§ **Required work**: Write the material out again in full, exactly.

[Begin Data provided]

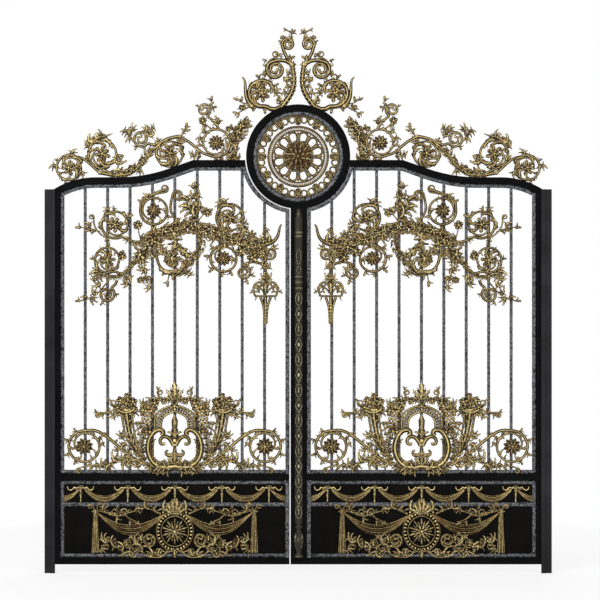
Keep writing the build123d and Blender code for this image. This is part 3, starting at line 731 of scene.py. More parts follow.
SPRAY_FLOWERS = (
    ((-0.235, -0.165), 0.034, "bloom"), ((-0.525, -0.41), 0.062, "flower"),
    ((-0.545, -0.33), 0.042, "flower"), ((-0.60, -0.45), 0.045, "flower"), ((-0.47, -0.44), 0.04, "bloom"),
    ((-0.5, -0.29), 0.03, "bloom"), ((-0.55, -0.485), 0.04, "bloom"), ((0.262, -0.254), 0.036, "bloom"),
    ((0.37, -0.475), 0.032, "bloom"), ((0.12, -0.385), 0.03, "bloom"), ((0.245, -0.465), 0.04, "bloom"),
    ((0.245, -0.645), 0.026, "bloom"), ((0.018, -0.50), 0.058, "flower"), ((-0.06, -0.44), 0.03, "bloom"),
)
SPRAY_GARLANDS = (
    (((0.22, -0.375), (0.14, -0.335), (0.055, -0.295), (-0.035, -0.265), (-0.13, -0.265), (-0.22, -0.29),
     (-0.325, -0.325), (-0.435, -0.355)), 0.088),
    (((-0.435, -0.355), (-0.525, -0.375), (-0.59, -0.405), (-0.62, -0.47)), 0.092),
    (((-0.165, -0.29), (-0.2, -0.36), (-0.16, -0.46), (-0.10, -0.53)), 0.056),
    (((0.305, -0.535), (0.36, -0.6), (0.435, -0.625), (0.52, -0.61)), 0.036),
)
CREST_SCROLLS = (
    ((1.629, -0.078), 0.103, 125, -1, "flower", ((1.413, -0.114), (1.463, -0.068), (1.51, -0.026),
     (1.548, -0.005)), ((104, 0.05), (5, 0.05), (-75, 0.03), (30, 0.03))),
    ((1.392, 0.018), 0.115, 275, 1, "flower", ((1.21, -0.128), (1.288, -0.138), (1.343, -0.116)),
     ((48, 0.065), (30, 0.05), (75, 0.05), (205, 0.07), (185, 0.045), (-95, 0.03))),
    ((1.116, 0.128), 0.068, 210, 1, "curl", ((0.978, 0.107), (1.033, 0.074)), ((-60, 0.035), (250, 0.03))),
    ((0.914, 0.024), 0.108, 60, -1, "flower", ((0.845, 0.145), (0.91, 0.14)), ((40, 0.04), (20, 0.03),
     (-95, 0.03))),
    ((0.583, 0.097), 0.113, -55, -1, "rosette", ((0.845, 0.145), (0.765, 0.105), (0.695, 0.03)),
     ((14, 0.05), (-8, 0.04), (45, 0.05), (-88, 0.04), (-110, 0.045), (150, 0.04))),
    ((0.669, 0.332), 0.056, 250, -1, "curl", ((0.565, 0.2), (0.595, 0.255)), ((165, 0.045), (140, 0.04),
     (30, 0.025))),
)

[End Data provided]

§ **Result**:
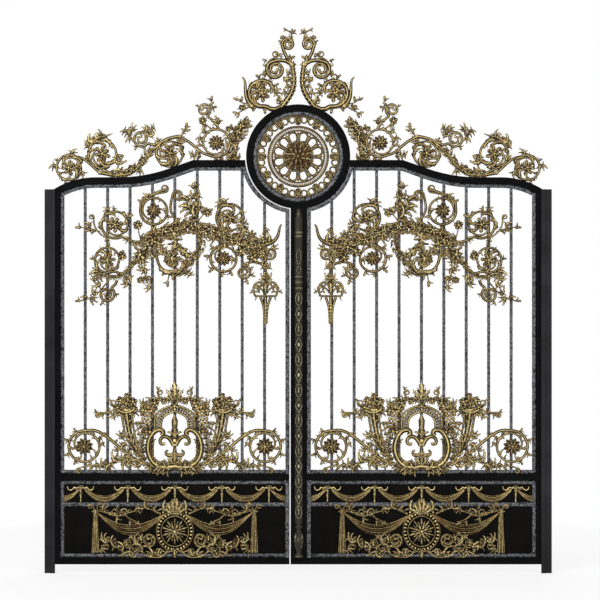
Keep writing the build123d and Blender code for this image. This is part 3, starting at line 731 of scene.py. More parts follow.
SPRAY_FLOWERS = (
    ((-0.235, -0.165), 0.034, "bloom"), ((-0.525, -0.41), 0.062, "flower"),
    ((-0.545, -0.33), 0.042, "flower"), ((-0.60, -0.45), 0.045, "flower"), ((-0.47, -0.44), 0.04, "bloom"),
    ((-0.5, -0.29), 0.03, "bloom"), ((-0.55, -0.485), 0.04, "bloom"), ((0.262, -0.254), 0.036, "bloom"),
    ((0.37, -0.475), 0.032, "bloom"), ((0.12, -0.385), 0.03, "bloom"), ((0.245, -0.465), 0.04, "bloom"),
    ((0.245, -0.645), 0.026, "bloom"), ((0.018, -0.50), 0.058, "flower"), ((-0.06, -0.44), 0.03, "bloom"),
)
SPRAY_GARLANDS = (
    (((0.22, -0.375), (0.14, -0.335), (0.055, -0.295), (-0.035, -0.265), (-0.13, -0.265), (-0.22, -0.29),
     (-0.325, -0.325), (-0.435, -0.355)), 0.088),
    (((-0.435, -0.355), (-0.525, -0.375), (-0.59, -0.405), (-0.62, -0.47)), 0.092),
    (((-0.165, -0.29), (-0.2, -0.36), (-0.16, -0.46), (-0.10, -0.53)), 0.056),
    (((0.305, -0.535), (0.36, -0.6), (0.435, -0.625), (0.52, -0.61)), 0.036),
)
CREST_SCROLLS = (
    ((1.629, -0.078), 0.103, 125, -1, "flower", ((1.413, -0.114), (1.463, -0.068), (1.51, -0.026),
     (1.548, -0.005)), ((104, 0.05), (5, 0.05), (-75, 0.03), (30, 0.03))),
    ((1.392, 0.018), 0.115, 275, 1, "flower", ((1.21, -0.128), (1.288, -0.138), (1.343, -0.116)),
     ((48, 0.065), (30, 0.05), (75, 0.05), (205, 0.07), (185, 0.045), (-95, 0.03))),
    ((1.116, 0.128), 0.068, 210, 1, "curl", ((0.978, 0.107), (1.033, 0.074)), ((-60, 0.035), (250, 0.03))),
    ((0.914, 0.024), 0.108, 60, -1, "flower", ((0.845, 0.145), (0.91, 0.14)), ((40, 0.04), (20, 0.03),
     (-95, 0.03))),
    ((0.583, 0.097), 0.113, -55, -1, "rosette", ((0.845, 0.145), (0.765, 0.105), (0.695, 0.03)),
     ((14, 0.05), (-8, 0.04), (45, 0.05), (-88, 0.04), (-110, 0.045), (150, 0.04))),
    ((0.669, 0.332), 0.056, 250, -1, "curl", ((0.565, 0.2), (0.595, 0.255)), ((165, 0.045), (140, 0.04),
     (30, 0.025))),
)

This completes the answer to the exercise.